On the other hand, art. 2531 subjects defendant’s obligation to a credit of the value of the use which plaintiff drew from it. The record provides little guidance as to the amount we should assign to this value, but we have resolved to arrive
Plaintiff offered proof that she financed the purchase of the automobile and incurred $3,769.56 in finance charges to the date of trial. We have concluded that she is entitled to recover this amount under art. 2531 both as an expense occasioned by the sale and one incurred for the preservation of the thing. Had she not paid the notes the creditor would have seized the automobile. Furthermore, we have awarded legal interest on the purchase price from the date the automobile is returned to defendant. Since he has had the use of plaintiff’s money since the sale, it seems only fair that he reimburse plaintiff for the interest she had been paying on the money paid to defendant. Finally, this conclusion is consistent with cases such as Wheeler v. Clearview Dodge Sales, 462 So.2d 1298 (La.App. 5th Cir.1985), Hill v. Coleman Oldsmobile, Inc., supra, and Smith v. Max Thieme Chevrolet Company, Inc., 315 So.2d 82 (La.App. 2d Cir.1975).

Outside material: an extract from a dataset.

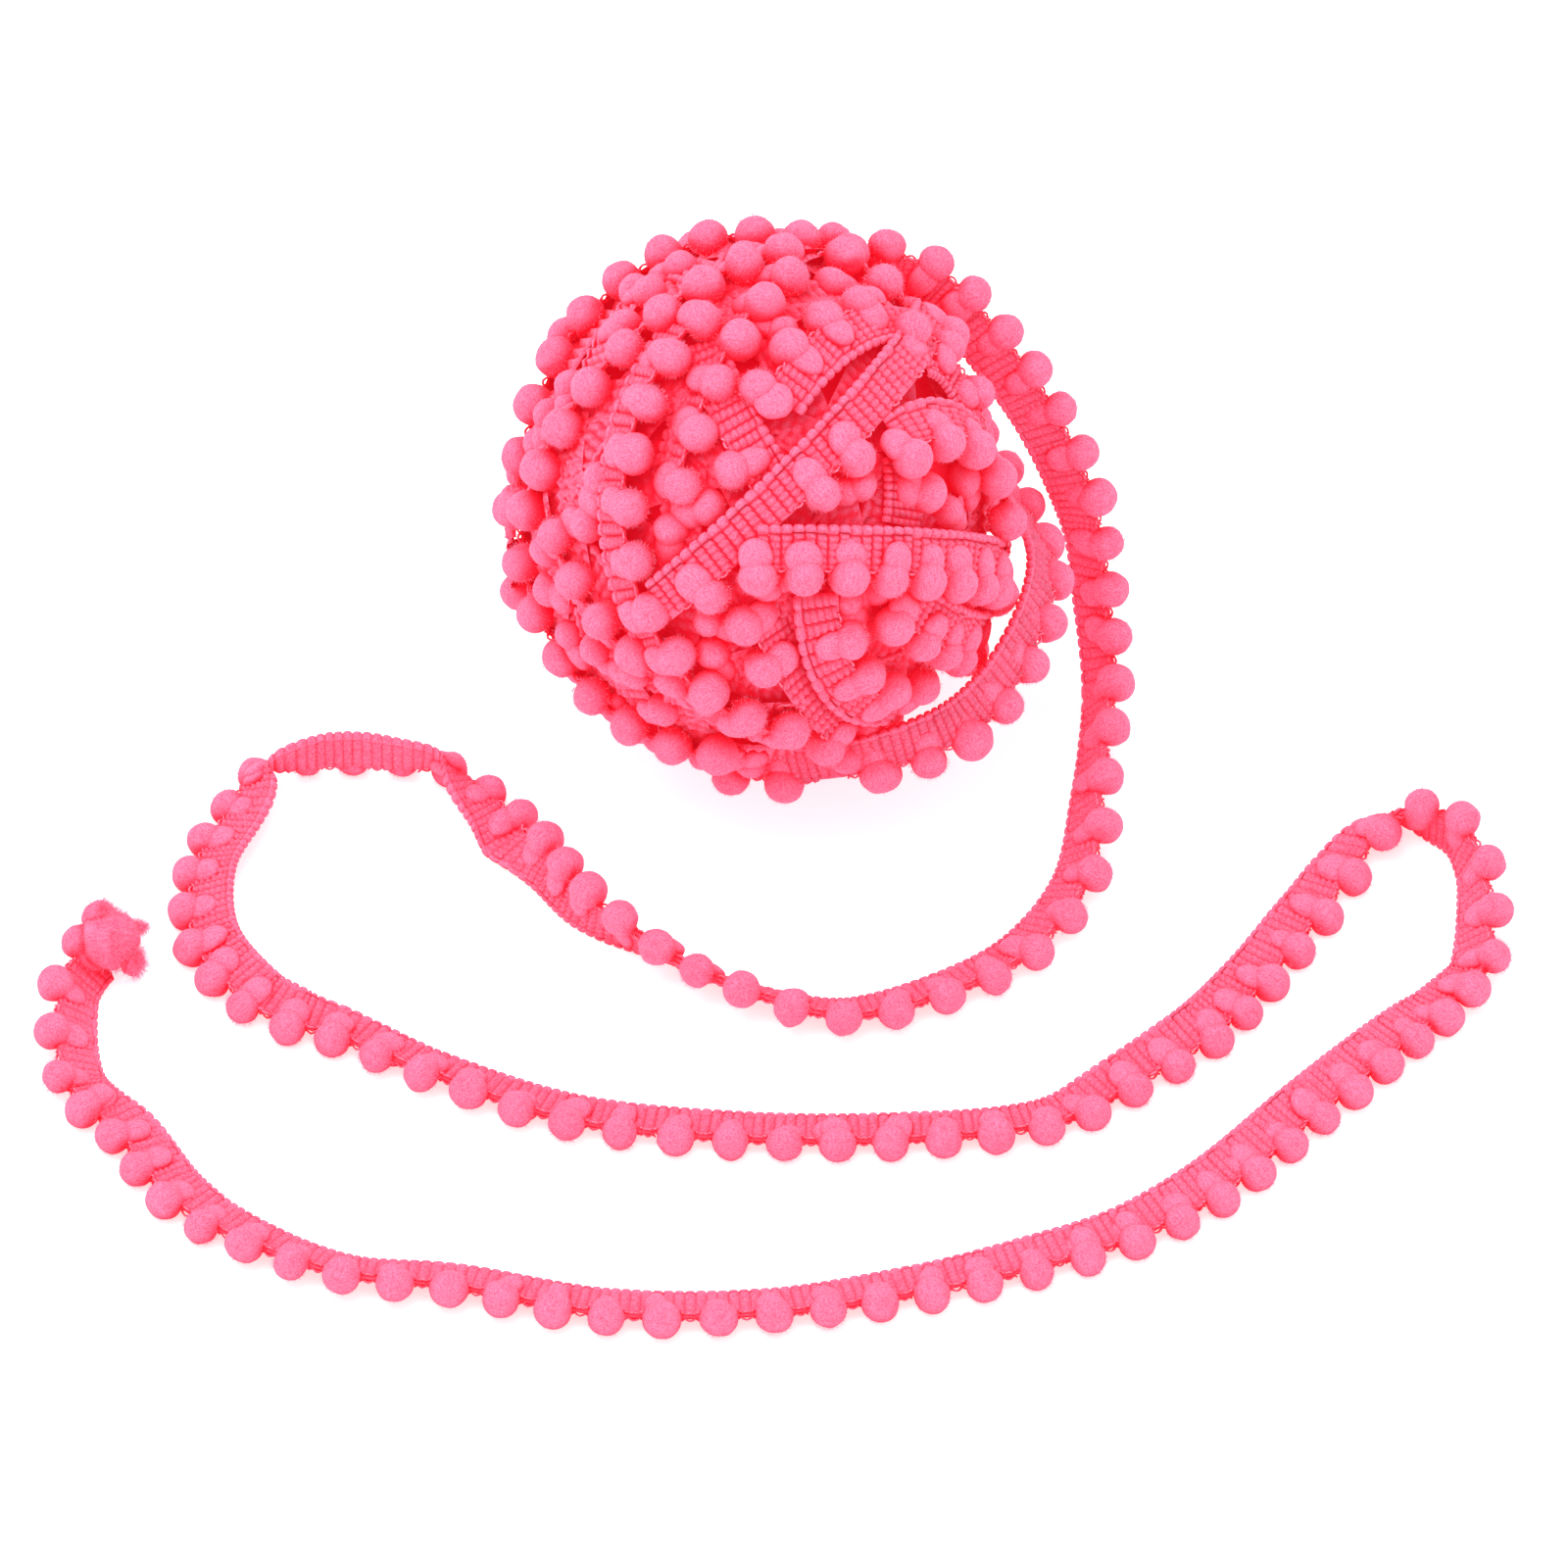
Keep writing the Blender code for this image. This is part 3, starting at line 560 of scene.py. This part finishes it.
def across_samples(knit):
    """Places across the tape, heights there and a stitch's width: bead loops, then a rib's peaks and dips."""
    bead_place, bead_height = (np.array(column) for column in zip(*BEAD_SAMPLES))
    bead_place = bead_place * knit.bead_width
    width = (TAPE_WIDTH - knit.bead_width) / knit.stitches
    halves = np.arange(2 * knit.stitches)
    place = knit.bead_width + width * (halves + 1) / 2
    height = np.where(halves % 2 == 0, 1.0, 1.0 - knit.dip)
    return np.concatenate([bead_place, place]), np.concatenate([bead_height, height]), width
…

Plaintiffs final claim is for $1,774 for rental charges for a replacement vehicle while the car was being repaired. While this claim was allowed in Williams v. Toyota of Jefferson, Inc., 655 F.Supp. 1081 (E.D.La.1987) and Davidson v. New Roads Motor Co., Inc., 385 So.2d 319 (La. App. 1st Cir.1980), these cases do not offer any explanation as to how art. 2531 authorizes recovery for such an item. Martin v. Henderson, 505 So.2d 192 (La.App. 3d Cir.1987) seems to disallow recovery because “[l]oss of use of a vehicle is not an expense occasioned by the sale or for the preservation of the thing.” Id. at 196. We have concluded that recovery of rental charges is not warranted in the instant case. This is consistent with Martin v. Henderson, supra, Wheeler v. Clearview Dodge, Sales, supra, and Hill v. Coleman Oldsmobile, Inc., supra.
Accordingly, our original decree is amended to the extent that upon return of the automobile to defendant, he is ordered to pay plaintiff the sum of $18,545.43 with legal interest from the date of the automobile’s return until paid. In all other respects we affirm our original decree.
ORIGINAL DECREE AMENDED AND AFFIRMED.